Some words are just beautiful to my ears. Harmony is one of those words. Of course, here in the North they pronounce it "hahmony" which translates to "hominy" which leads to "grits." But, of course, I digress.

I grew up loving music, and being the daughter of a choir director, harmony was in my blood. Singing a solo is very enjoyable, but there is something fulfilling about blending my voice with another voice in a duet, and trios and quartets more so. Then you get to the full choir. If it's one of those days where everyone's voice is in good shape and no one is confused about what their correct notes are, the effect is magical. The sound soars across the sanctuary like a magnificent wave. The choir can feel the energy. The right song with the right harmony can send chills up the spines of the listeners.

It's a sign of getting older: You don't really appreciate the music of the younger generation.
There is some modern music that I like all right, but on the whole, I miss the harmony, the blend. The great hymns of the church provide that harmony "fix" for me.

I like to say sometimes that I have sung with the Mormon Tabernacle Choir. It's true - at least it's true when I sing along to their CD, which I can't help but doing. I work on Sundays now, and haven't been to church in ages. I miss singing with a choir. To take various voices of various people of various ages and talent and experience - and to combine them into one harmonious whole - it's a feeling like none other. It's OK to hear a choir, it's OK to hear a CD of a choir - but the real joy is being in a choir (and it helps to have a great director!).

Ed learned in seminary that the more hymns a congregations sings, the better, because it is a proven fact that the singing forces the congregation to breathe together, and those breaths in unison have a way of uniting the group, making them more receptive to the sermon and prayers and everything else that constitutes a church service.
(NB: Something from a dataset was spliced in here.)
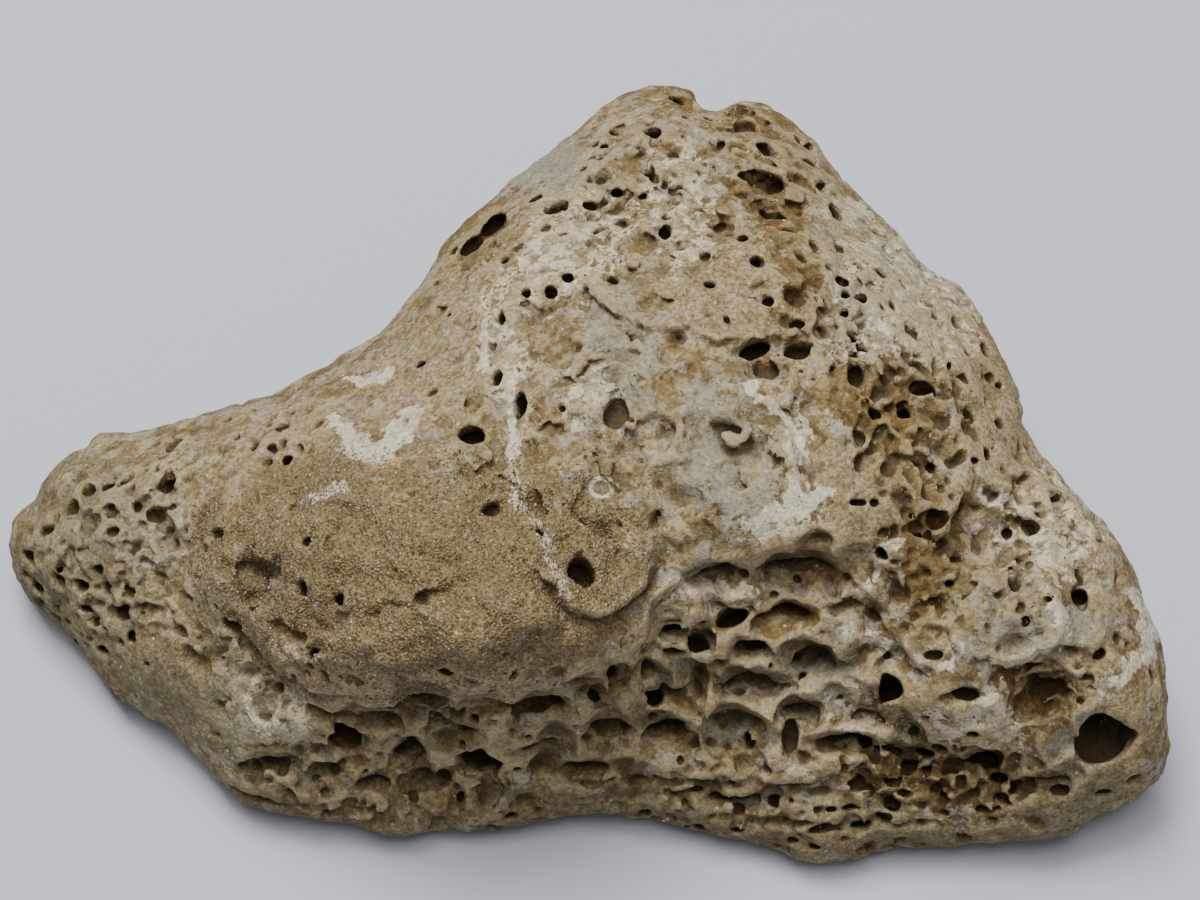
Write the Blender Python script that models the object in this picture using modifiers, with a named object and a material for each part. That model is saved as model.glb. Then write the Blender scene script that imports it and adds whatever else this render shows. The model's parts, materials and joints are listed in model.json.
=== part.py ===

Maybe that's another benefit of being in a choir.

Of course, most congregational music is sung "in unison," which means everyone is singing the same melody and there is no harmony. That has its own value, providing a strength and force of every voice pulling together. And there is a place for unison.

But there is also a time for harmony - a time when we are a group not trying to sound as one voice, but as a blend of very different voices, each of us bringing our share.

I wish society as a whole could nurture that feeling of harmony - balance - beauty. When we all work together for a common goal, each lending our little voice (which is always unique, of course) to the other voices, hitting those perfect notes, that perfect blend. When that happens, it's pure heaven.